San Francisco Mayor London Breed on Tuesday announced a new partnership between The City and several organizations and businesses to launch Shine On SF — a new initiative encouraging cleanliness along city streets.
Shine On SF brings together more than 40 neighborhood groups, benefit districts, nonprofit organizations and businesses to engage residents and fund programs that will keep city streets and public spaces looking pristine.
“San Franciscans care deeply about our city — for its unique beauty, culture, diversity and its neighborhoods,” Breed said in a statement.
“During this pandemic, we showed what we can do when we come together to protect and care for one another, and we need to carry that spirit forward to care for our city. Clean sidewalks and beautiful public spaces are essential to public health, community, and economic viability. They are a matter of equity that every resident and visitor should enjoy. We are launching Shine On SF to do more to keep San Francisco clean, celebrate all those who take care of our city every day, and inspire everyone to do their part to make this city shine,” she said.
One component of Shine On SF will create opportunities for residents to volunteer through neighborhood clean up events; gardening projects; and public space activation and beautification projects. The initiative will help match volunteers with the needs voiced by community-based groups and city agencies.
A second component of Shine On SF aims to make immediate investments in further cleaning efforts with $96.2 million already set aside in the city budget for such efforts.
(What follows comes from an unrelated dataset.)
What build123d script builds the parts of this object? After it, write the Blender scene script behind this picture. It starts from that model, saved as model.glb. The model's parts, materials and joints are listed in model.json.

The investments will go toward things like, expanding the CleanCorridorsSF program, which deploys San Francisco Public Works street cleaners to different neighborhood commercial corridors weekly to power wash, sweep sidewalks and clean up graffiti; expanding the Community Youth Center Power Wash Mobile Team, which employs immigrants who face barriers to employment to further provide cleaning services for commercial corridors; and replacing trash cans over the next three years with receptacles that prevent overflow; among other efforts.
“We are already seeing real world results from this partnership between the city and the community,” said Simon Bertrang, executive director of the Tenderloin Community Benefit District.
Community benefit districts already provide services like cleaning, trash collection and neighborhood ambassadors through separate city funding.
“Shine On connects all of the community benefit districts and the neighborhoods we serve with nonprofits, private citizens and the city to harness the power of collective action,” he said.